■ WHAT YOU SHOULD DO ■
Up to and including the line that contains "mesh.faces.new((here[k], there[k], there[m], here[m]))", write out each line of the material from its first line, exactly.

■ COLLECTED MATERIAL ■
>>

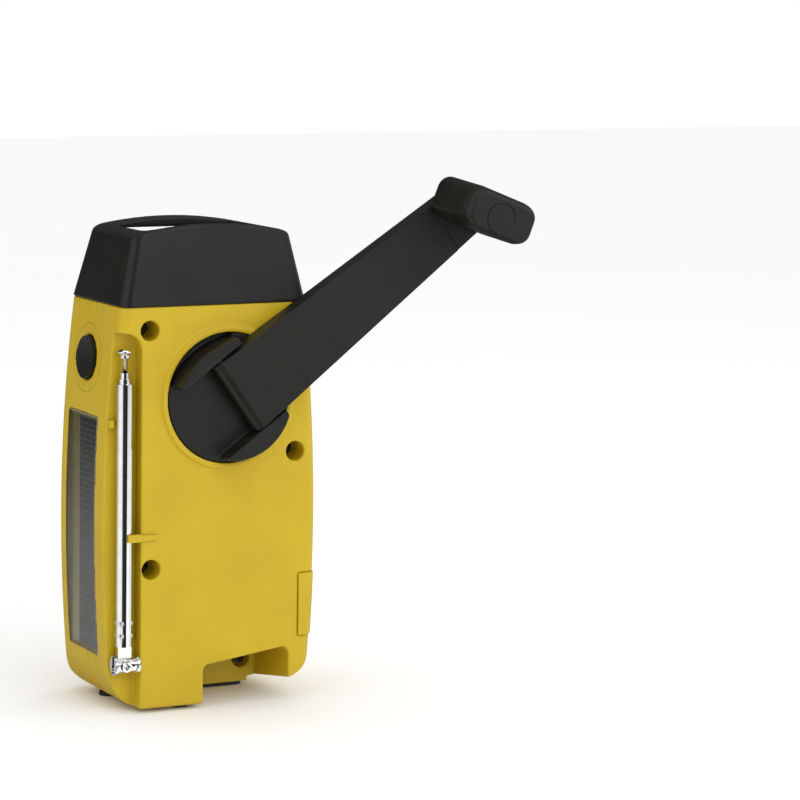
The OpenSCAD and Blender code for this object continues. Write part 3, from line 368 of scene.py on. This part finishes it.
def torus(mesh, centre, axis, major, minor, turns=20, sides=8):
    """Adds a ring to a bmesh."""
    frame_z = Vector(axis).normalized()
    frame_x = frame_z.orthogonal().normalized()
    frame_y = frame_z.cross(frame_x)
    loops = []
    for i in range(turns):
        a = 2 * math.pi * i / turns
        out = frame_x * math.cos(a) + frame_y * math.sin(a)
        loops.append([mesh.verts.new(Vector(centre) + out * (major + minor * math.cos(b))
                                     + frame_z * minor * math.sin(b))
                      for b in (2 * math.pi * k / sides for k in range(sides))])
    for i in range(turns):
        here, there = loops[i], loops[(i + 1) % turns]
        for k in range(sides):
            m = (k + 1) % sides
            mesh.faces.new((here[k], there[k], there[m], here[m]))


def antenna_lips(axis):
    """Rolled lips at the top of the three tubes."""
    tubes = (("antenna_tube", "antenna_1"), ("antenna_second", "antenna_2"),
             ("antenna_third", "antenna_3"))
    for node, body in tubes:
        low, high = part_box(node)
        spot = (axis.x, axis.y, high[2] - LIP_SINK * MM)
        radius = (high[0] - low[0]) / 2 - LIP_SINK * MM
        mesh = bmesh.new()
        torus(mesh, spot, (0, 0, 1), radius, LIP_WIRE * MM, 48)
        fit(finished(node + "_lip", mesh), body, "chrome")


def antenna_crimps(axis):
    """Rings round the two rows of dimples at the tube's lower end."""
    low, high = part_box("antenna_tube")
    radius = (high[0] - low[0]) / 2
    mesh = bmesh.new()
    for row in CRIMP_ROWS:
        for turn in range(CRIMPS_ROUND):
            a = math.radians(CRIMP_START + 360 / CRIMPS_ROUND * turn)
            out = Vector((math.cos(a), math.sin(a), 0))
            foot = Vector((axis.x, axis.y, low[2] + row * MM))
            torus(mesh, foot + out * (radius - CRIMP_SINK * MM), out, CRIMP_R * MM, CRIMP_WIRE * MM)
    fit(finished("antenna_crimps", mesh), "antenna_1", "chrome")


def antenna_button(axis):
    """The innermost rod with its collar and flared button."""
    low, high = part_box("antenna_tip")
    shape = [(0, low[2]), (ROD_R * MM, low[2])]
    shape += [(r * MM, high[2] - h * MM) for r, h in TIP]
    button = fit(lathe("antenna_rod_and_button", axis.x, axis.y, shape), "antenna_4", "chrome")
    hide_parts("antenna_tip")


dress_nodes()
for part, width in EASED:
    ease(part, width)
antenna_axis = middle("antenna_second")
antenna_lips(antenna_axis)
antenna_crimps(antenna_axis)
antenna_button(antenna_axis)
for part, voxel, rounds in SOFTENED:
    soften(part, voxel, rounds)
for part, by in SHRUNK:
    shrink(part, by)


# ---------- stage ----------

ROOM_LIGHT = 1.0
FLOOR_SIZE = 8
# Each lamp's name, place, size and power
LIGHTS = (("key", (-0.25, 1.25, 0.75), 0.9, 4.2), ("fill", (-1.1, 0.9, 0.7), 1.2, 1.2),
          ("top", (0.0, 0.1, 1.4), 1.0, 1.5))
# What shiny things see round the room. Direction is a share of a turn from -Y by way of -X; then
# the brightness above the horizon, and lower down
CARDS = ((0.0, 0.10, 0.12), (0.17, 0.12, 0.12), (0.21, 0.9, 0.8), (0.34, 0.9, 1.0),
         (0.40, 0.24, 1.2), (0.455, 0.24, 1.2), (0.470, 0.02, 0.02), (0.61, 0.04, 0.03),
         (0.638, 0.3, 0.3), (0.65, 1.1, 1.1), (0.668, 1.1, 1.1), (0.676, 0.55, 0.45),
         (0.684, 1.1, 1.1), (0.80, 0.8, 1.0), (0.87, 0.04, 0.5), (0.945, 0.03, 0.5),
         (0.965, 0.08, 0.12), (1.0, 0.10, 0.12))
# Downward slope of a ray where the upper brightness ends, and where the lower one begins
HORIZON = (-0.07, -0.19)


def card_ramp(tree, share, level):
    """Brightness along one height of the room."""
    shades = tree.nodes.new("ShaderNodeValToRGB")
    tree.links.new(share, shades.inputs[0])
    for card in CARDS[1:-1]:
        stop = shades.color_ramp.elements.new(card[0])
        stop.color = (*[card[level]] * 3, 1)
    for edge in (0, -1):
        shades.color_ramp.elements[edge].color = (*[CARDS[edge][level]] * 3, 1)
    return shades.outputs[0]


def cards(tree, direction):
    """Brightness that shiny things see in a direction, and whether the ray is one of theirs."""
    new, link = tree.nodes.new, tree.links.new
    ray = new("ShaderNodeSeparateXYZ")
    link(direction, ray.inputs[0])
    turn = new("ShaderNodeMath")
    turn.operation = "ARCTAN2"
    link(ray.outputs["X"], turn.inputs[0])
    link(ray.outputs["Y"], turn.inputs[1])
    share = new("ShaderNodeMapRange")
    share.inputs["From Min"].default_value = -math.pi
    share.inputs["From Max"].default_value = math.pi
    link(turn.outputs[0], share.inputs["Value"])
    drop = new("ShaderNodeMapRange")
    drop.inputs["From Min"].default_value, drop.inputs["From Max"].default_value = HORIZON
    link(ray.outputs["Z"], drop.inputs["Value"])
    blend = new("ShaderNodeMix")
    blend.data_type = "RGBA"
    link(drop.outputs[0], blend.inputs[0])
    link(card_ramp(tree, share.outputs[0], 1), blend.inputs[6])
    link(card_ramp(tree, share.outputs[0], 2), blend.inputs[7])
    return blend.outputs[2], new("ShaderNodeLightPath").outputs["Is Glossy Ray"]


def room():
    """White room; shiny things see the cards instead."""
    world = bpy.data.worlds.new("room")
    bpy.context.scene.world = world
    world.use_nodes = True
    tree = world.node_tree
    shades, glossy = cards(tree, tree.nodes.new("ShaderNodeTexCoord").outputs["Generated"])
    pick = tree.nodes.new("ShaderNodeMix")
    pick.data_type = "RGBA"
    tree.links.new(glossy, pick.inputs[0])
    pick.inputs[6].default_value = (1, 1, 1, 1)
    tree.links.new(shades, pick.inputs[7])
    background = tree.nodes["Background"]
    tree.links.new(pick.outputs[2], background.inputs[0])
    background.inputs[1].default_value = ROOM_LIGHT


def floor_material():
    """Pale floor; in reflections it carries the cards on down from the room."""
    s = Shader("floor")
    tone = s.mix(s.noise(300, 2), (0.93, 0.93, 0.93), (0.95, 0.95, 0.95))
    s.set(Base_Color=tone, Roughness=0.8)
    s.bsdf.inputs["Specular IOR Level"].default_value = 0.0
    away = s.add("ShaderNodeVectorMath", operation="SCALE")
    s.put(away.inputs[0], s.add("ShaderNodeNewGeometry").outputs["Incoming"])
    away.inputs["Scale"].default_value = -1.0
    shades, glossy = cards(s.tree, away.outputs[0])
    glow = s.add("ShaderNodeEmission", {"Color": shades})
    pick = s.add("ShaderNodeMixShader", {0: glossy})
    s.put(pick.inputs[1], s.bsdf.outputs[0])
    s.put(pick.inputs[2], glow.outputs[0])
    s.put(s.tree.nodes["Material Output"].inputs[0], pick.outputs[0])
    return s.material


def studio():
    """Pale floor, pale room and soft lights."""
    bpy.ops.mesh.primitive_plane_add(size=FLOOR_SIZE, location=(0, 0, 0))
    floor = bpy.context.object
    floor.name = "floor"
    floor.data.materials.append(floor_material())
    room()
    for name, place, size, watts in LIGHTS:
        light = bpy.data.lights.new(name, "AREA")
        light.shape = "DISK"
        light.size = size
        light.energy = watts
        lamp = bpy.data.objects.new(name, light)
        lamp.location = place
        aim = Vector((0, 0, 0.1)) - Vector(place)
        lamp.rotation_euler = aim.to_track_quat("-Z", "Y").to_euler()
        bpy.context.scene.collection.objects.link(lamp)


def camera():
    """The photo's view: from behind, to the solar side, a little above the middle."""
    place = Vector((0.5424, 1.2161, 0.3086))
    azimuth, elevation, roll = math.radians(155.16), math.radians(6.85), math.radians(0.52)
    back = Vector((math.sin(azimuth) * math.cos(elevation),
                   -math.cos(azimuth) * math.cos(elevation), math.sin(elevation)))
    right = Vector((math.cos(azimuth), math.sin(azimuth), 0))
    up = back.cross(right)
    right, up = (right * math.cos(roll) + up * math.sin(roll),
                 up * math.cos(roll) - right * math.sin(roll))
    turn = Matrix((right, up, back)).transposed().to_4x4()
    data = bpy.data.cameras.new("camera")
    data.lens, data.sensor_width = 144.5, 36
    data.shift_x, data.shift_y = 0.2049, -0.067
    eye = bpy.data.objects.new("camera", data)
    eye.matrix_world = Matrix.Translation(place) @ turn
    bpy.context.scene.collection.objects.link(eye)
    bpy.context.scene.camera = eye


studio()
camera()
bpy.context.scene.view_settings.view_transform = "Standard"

<<

■ REPLY TO THE TASK ■
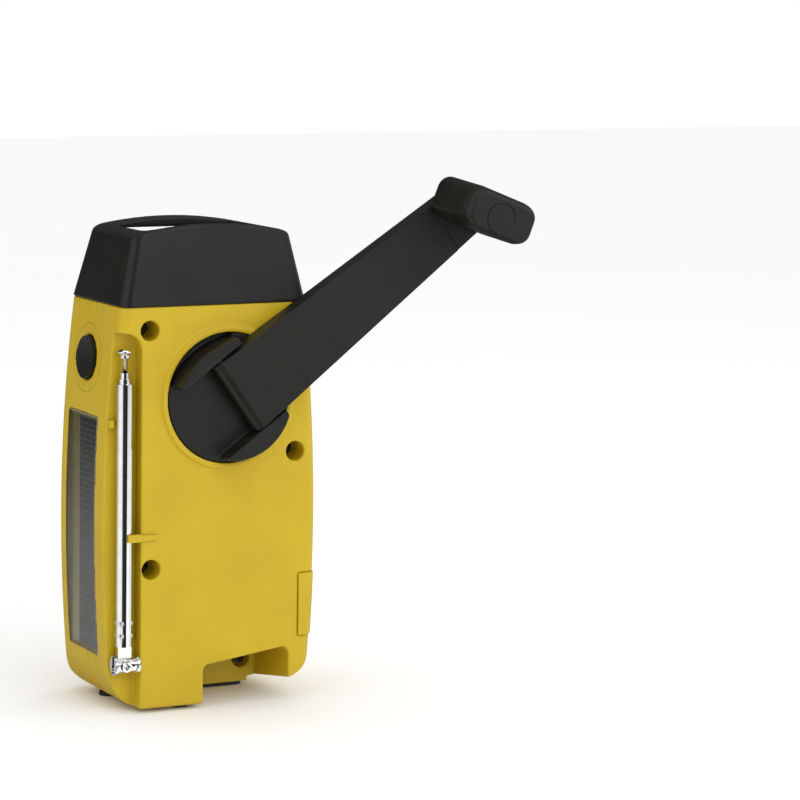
The OpenSCAD and Blender code for this object continues. Write part 3, from line 368 of scene.py on. This part finishes it.
def torus(mesh, centre, axis, major, minor, turns=20, sides=8):
    """Adds a ring to a bmesh."""
    frame_z = Vector(axis).normalized()
    frame_x = frame_z.orthogonal().normalized()
    frame_y = frame_z.cross(frame_x)
    loops = []
    for i in range(turns):
        a = 2 * math.pi * i / turns
        out = frame_x * math.cos(a) + frame_y * math.sin(a)
        loops.append([mesh.verts.new(Vector(centre) + out * (major + minor * math.cos(b))
                                     + frame_z * minor * math.sin(b))
                      for b in (2 * math.pi * k / sides for k in range(sides))])
    for i in range(turns):
        here, there = loops[i], loops[(i + 1) % turns]
        for k in range(sides):
            m = (k + 1) % sides
            mesh.faces.new((here[k], there[k], there[m], here[m]))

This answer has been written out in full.